犯行シーンはドラマチック

 たとえば、「ボーデンの強盗」という作品では、侵入経路から強盗の正体に近づく推理があります。

 丁寧に証拠をもとにした推理が提示されるのですが、その証拠や現場の状況といったデータのほとんどが推理の局面で初めて読者に紹介されます。

 データの提示と推理までの距離が短い。

 いわゆる「読者への挑戦状」がつけられない形式なのです。目指すところは「犯人当てのゲーム」ではないようです。

 対して「オスカー・ブロズキー事件」はどうでしょう。こちらも「犯人当てのゲーム」ではありません。なにしろ、冒頭に犯行の模様が描かれる「倒叙もの」なのですから。「オスカー・ブロズキー事件」は冒頭の描写のなかにデータが埋め込まれています。データの提示と推理までに距離があるのです。

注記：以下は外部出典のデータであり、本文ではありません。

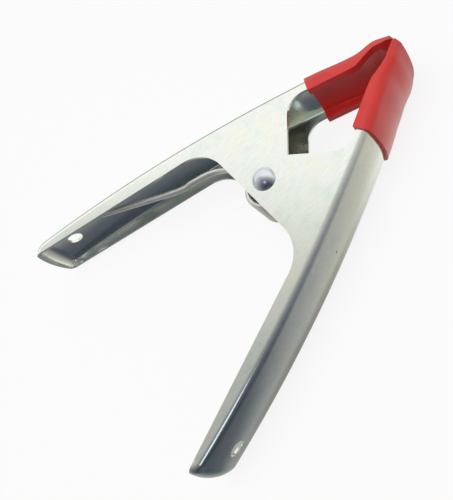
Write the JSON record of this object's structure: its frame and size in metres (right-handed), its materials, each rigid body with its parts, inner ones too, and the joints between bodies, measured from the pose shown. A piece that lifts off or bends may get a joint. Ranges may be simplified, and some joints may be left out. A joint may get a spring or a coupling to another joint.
{
  "type": "spring clamp",
  "caption": "Spring clamp with two pressed-steel channel arms on a rivet, a torsion spring between them and red dipped sleeves on the jaws.",
  "frame": {"origin": "centre of the clamp's bounding box at its underside, the plane that its rivet tail rests on as it lies on its side", "axes": "+X from the handles to the jaws along the line between the two arms, +Y to the left (inner) arm, +Z along the rivet from its formed tail to its round head, up as it lies"},
  "size_m": [0.1526, 0.1172, 0.0316],
  "materials": {
    "zinc_steel": "bright zinc plating, slightly mottled",
    "red_vinyl": "dipped soft vinyl, semi-gloss",
    "rivet_steel": "bright plated, polished dome",
    "spring_steel": "plated drawn wire, satin"
  },
  "bodies": {
    "right_side": {"right_arm": "zinc_steel", "right_jaw_sleeve": "red_vinyl", "pivot_rivet": "rivet_steel", "torsion_spring": "spring_steel"},
    "left_side": {"left_arm": "zinc_steel", "left_jaw_sleeve": "red_vinyl"}
  },
  "joints": [
    {"name": "jaw_pivot", "type": "hinge", "parent": "right_side", "child": "left_side", "pos_m": [0.01175, 0, 0.0152], "axis": [0, 0, 1], "range_deg": [0, 46], "stiffness_Nm_per_rad": 1.1, "springref_deg": -63.03, "deforming": ["torsion_spring"]}
  ]
}
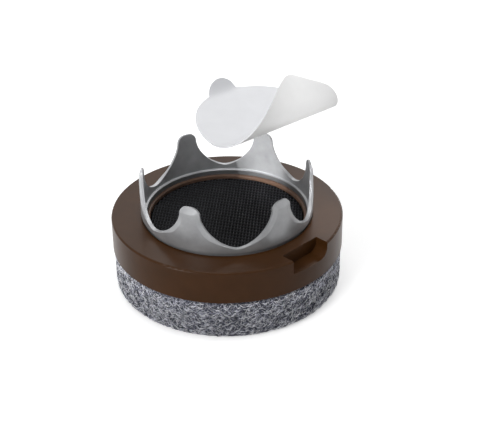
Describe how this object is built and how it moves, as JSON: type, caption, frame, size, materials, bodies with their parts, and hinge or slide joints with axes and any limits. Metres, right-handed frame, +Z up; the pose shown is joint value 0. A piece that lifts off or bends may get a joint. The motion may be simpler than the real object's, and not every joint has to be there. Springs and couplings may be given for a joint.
{
  "type": "felt furniture slider",
  "caption": "Round felt slider with a plastic housing, a steel ring of claws, a sticky grip pad and the pad's peeled-off release liner.",
  "frame": {"origin": "on the floor under the middle of the felt disc", "axes": "+Z up along the slider's axis, from the felt to the claws; the pry notch points to 46 degrees from +X towards -Y"},
  "size_m": [0.027, 0.027, 0.026],
  "materials": {
    "felt": "speckled needle felt",
    "felt_film": "dull adhesive film",
    "brown_plastic": "satin moulded plastic",
    "steel": "satin, bright cut edges",
    "pad_film": "dull adhesive film",
    "grip": "black, finely ribbed both ways",
    "liner_paper": "smooth coated paper"
  },
  "bodies": {
    "slider": {"felt_pad": "felt", "felt_adhesive": "felt_film", "housing": "brown_plastic", "crown_ring": "steel", "grip_adhesive": "pad_film", "grip_pad": "grip"},
    "liner": {"release_liner": "liner_paper"}
  },
  "joints": [
    {"name": "liner_off", "type": "slide", "parent": "slider", "child": "liner", "axis": [0, 0, 1], "range_m": [0, 0.02]}
  ]
}
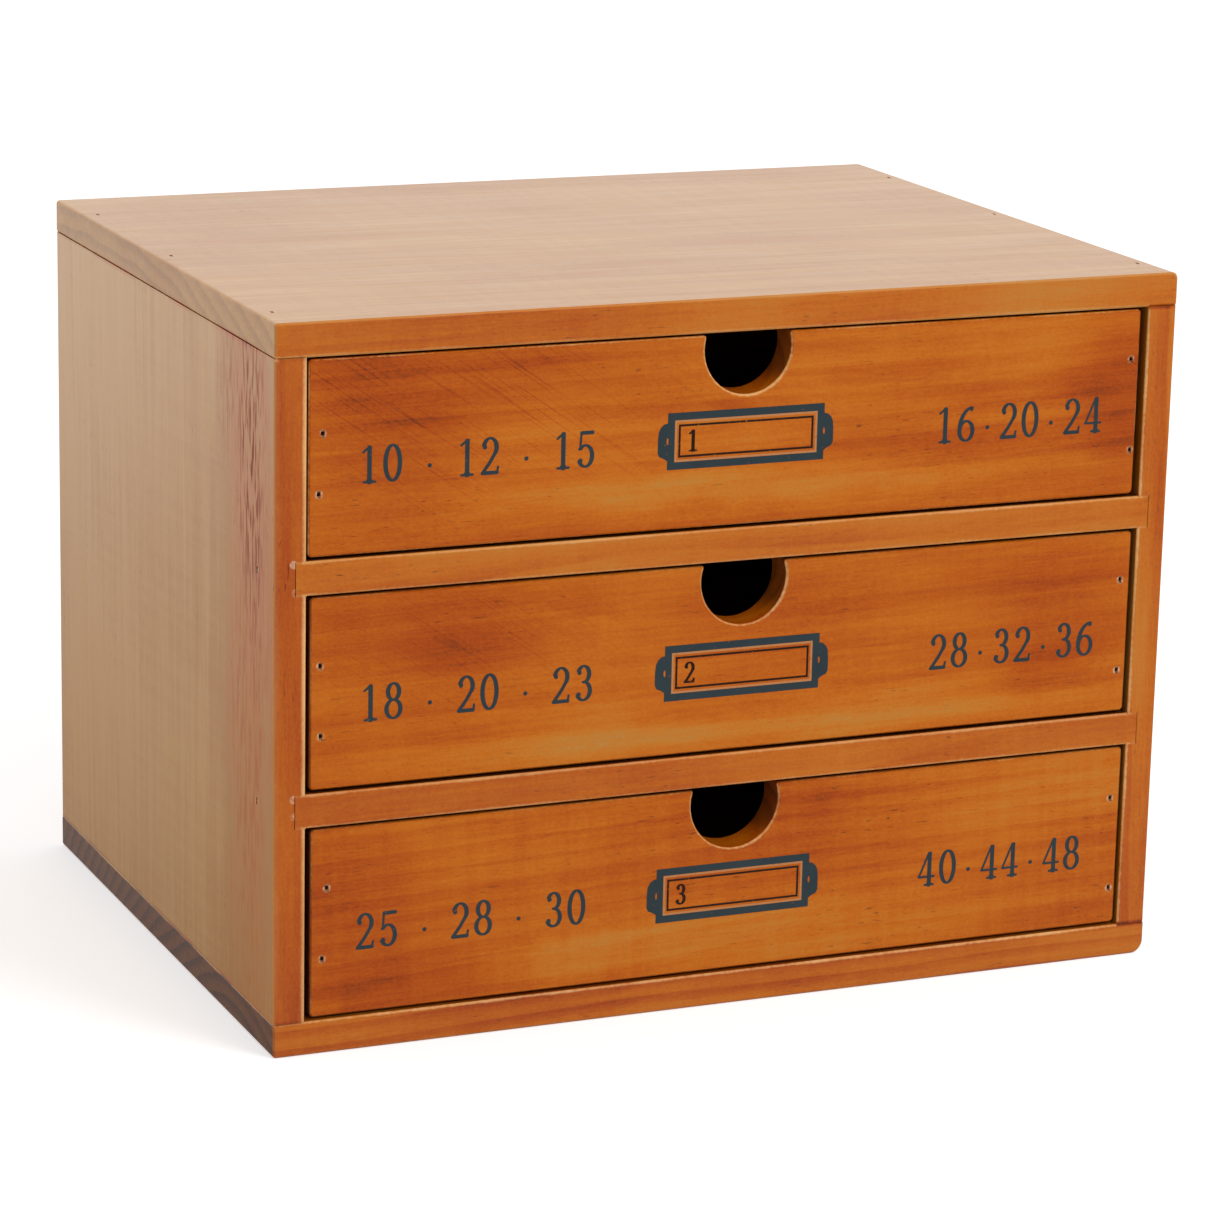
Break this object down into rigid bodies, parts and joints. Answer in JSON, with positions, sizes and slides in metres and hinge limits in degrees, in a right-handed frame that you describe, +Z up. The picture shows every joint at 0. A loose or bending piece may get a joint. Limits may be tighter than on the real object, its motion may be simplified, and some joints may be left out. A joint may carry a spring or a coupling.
{
  "type": "button storage drawers",
  "caption": "Small stained-pine cabinet whose plain drawers slide out by half-round finger notches, for buttons and other haberdashery.",
  "frame": {"origin": "middle of the underside, which stands on the table", "axes": "+X across the drawer fronts to the right as seen from the front, +Y towards the back, +Z up; the drawers open towards -Y"},
  "size_m": [0.255, 0.193, 0.192],
  "materials": {
    "stained_pine": "satin lacquer over orange-brown stain",
    "plywood": "sanded plywood",
    "brad_steel": "dull steel wire"
  },
  "bodies": {
    "case": {"top_panel": "stained_pine", "bottom_panel": "stained_pine", "left_side": "stained_pine", "right_side": "stained_pine", "upper_shelf": "stained_pine", "lower_shelf": "stained_pine", "back_panel": "plywood", "top_brads": "brad_steel", "bottom_brads": "brad_steel", "left_side_brads": "brad_steel", "right_side_brads": "brad_steel", "back_brads": "brad_steel"},
    "bottom_drawer": {"bottom_drawer_front": "stained_pine", "bottom_drawer_left_side": "stained_pine", "bottom_drawer_right_side": "stained_pine", "bottom_drawer_back": "stained_pine", "bottom_drawer_bottom": "plywood", "bottom_drawer_front_brads": "brad_steel", "bottom_drawer_back_brads": "brad_steel", "bottom_drawer_bottom_brads": "brad_steel"},
    "middle_drawer": {"middle_drawer_front": "stained_pine", "middle_drawer_left_side": "stained_pine", "middle_drawer_right_side": "stained_pine", "middle_drawer_back": "stained_pine", "middle_drawer_bottom": "plywood", "middle_drawer_front_brads": "brad_steel", "middle_drawer_back_brads": "brad_steel", "middle_drawer_bottom_brads": "brad_steel"},
    "top_drawer": {"top_drawer_front": "stained_pine", "top_drawer_left_side": "stained_pine", "top_drawer_right_side": "stained_pine", "top_drawer_back": "stained_pine", "top_drawer_bottom": "plywood", "top_drawer_front_brads": "brad_steel", "top_drawer_back_brads": "brad_steel", "top_drawer_bottom_brads": "brad_steel"}
  },
  "joints": [
    {"name": "bottom_drawer_slide", "type": "slide", "parent": "case", "child": "bottom_drawer", "axis": [0, -1, 0], "range_m": [0, 0.14]},
    {"name": "middle_drawer_slide", "type": "slide", "parent": "case", "child": "middle_drawer", "axis": [0, -1, 0], "range_m": [0, 0.14]},
    {"name": "top_drawer_slide", "type": "slide", "parent": "case", "child": "top_drawer", "axis": [0, -1, 0], "range_m": [0, 0.14]}
  ]
}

 犯罪において、非常にドラマチックなのは犯行シーンです。従来の推理小説の多くは犯行シーンを描けませんでした。

 犯行シーンを取り去ることで「推理」させる手法をとっていました。「オスカー・ブロズキー事件」は別のアプローチで推理を成立させた点で、大変な価値があるとも言えるでしょう。

「ボーデンの強盗」と「オスカー・ブロズキー事件」はデータからの推理の丁寧さは共通しているものの、ドラマチックさでは「オスカー・ブロズキー事件」のほうが上回っている印象をいだきます。

 目をひくことをやっているのに、コール夫妻の作風を地味に感じたのは、データからの推理の丁寧さだけでなく、短編の構成のためなのかもしれません。